Sorting and second chances

As part of my job, I get to work on images for the sermons at our church. Our upcoming sermon series is called Foundations, and we decided to go with a Lego theme throughout the series. You can see what I mean by clicking here.

So, I have been consumed with Lego the past few weeks. I’ve been building Lego structures and laying on my stomach on the front patio taking photos of them. It’s funny how my subject matter doesn’t move and yet it takes me a while to get the perfect shot! ;0

Anyway, I also have been trying to get my hands on hundreds of pieces of Lego. This process has reaffirmed what I already knew… that there are a few products in this country that are in great demand. People will pay what they are asked to pay, regardless of the real cost to produce the product.

These products rarely go on sale. They don’t have to! Apple products are like that these days. The Wii is another example. And Lego.

Did you know it costs 26 cents a piece to buy pick-a-brick Lego in bulk from the Lego store? Of course, there are other ways to get Lego in bulk through eBay and other sources.

On Sunday, a very kind person at our church noticed our Lego theme and asked if she could donate a massive Lego collection she had at her house. We are talking about thousands of pieces of Lego!

Now, I love to sort. It’s kind of an odd hobby of mine. I love puzzles and parts and pieces. And sorting is definitely right down my alley.

But this was a challenge. Where does one even begin? Before long, I had our categories. Vehicle parts. People and accessories. Slanted pieces. Flat pieces. Odd shapes. Standard Lego bricks.

After a few hours of sorting on my own, the kids joined me. It was hilarious to see them get my system and start shouting, “I have an arm and a pirate’s hat!” Or “I have a weird shape!”

We sorted until our fingers hurt. Who knew that sorting Lego could make us so tired!

It was kind of funny how our perspective changed during this process. When I was searching high and low for Lego at a good price, it seemed like such a valuable commodity. I was ready to put down a lot of money to get the Lego I needed.

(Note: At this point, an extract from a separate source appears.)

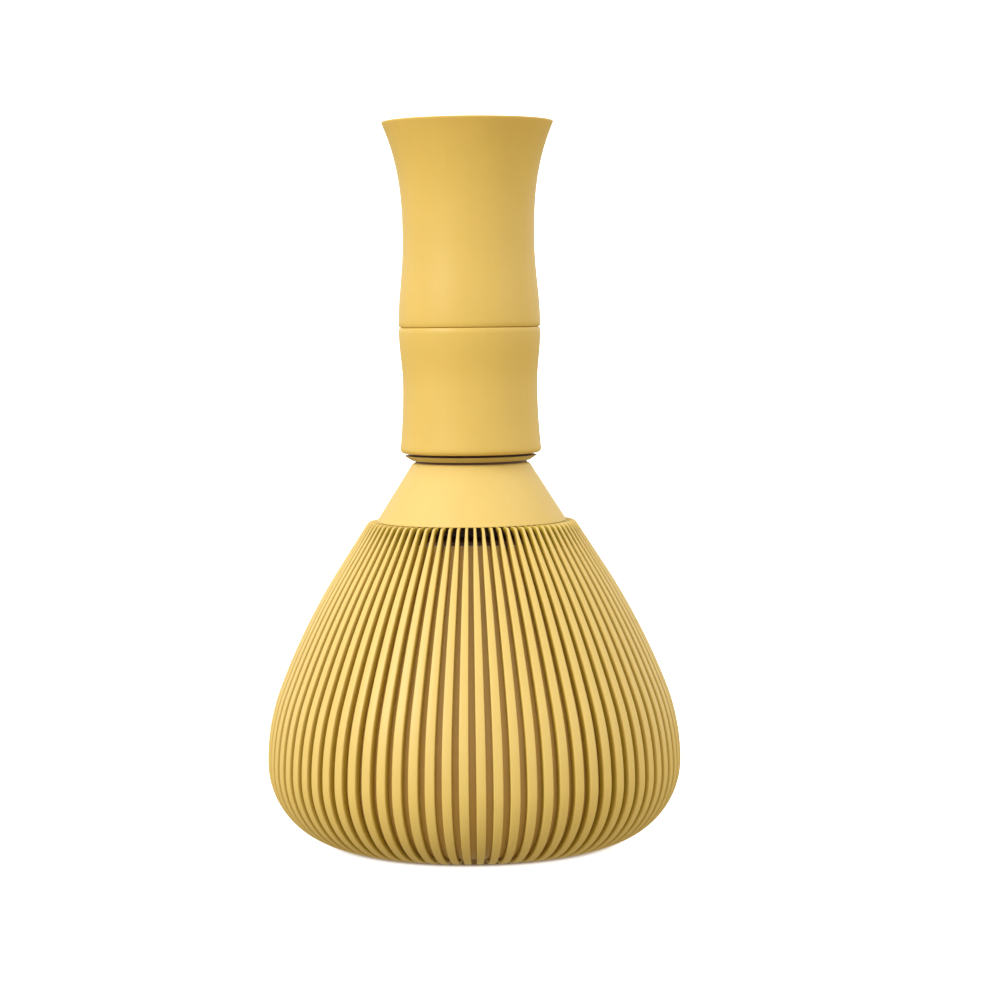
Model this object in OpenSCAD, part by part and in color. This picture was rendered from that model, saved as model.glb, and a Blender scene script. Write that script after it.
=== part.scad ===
// Tea whisk with a two-part hourglass grip, a conical cover and two crowns of tines.
// The whisk stands on its tines: +Z is up, the origin is on the axis at the level of the tines' lowest point.
// All sizes are in millimetres.

/* [Grip] */
// Diameter of the flared rim at the top of the grip
rim_d = 28.7; // [25:0.1:33]
// Diameter of the upper grip's waist
upper_waist_d = 21.9; // [20.5:0.1:25.5]
// Diameter of the grip at the seam between its two parts
seam_d = 23.6; // [22:0.1:27.5]
// Diameter of the lower grip's waist
lower_waist_d = 22.4; // [20.5:0.1:26]
// Diameter of the grip's lower end
grip_end_d = 23.5; // [22:0.1:27.5]
// Length of the upper grip
upper_grip_len = 34; // [27:0.1:45]
// Length of the lower grip
lower_grip_len = 20.9; // [19:0.1:30]
// Height of the upper grip's waist above the seam
upper_waist_at = 14.3; // [10:0.1:18]
// Depth of the dish in the top of the grip
dish_depth = 6; // [2:0.1:8]
// Width of the flat ring round the dish
rim_width = 1.7; // [1.2:0.1:2.5]
// Thickness of the webs that close the grip's bores
web = 3; // [2:0.1:4]
// Chamfer on the edges that meet at the seam
seam_chamfer = 0.35; // [0.1:0.05:0.5]

/* [Joints inside the grip] */
// Diameter of the hub's spigot that the grip pulls off
spigot_d = 15; // [14:0.1:16]
// Length of the hub's spigot above the collar
spigot_len = 16; // [12.5:0.1:17]
// Diameter of the lower grip's tenon inside the upper grip
tenon_d = 16; // [14:0.1:16.5]
// Length of the tenon
tenon_len = 8; // [6:0.1:12]
// Wall of the hollow spigot and the hollow tenon
core_wall = 2.2; // [1.5:0.1:3]
// Width of the two keys that stop the grip turning
key_w = 2.4; // [1.5:0.1:3]
// Height of the keys above the spigot
key_h = 0.8; // [0.5:0.1:0.9]
// Length of the keys above the collar
key_len = 5; // [3:0.1:6]
// Cord diameter of the sealing ring on the spigot
seal_d = 1.4; // [1:0.1:2]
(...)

But when I had massive quantities in front of me… more shapes and parts and pieces than I could ever use… it started to lose its value.

We thought of the little boy who once played with the Lego collection many times during the process. We wondered what the parts had been when they were put together? We wondered what he was trying to create with some neat projects that were still constructed. We talked about his imagination and personality.

Well, I’m glad we get to use that little boy’s Lego collection. It’s almost all sorted now. That massive box that seemed like a random heap of discarded toys will now be put to use.

It didn’t seem so valuable in a material sense as it would have it we had purchased it new. Instead, it had a different kind of value. It was fun to breathe new life into that old Lego and give it a second chance.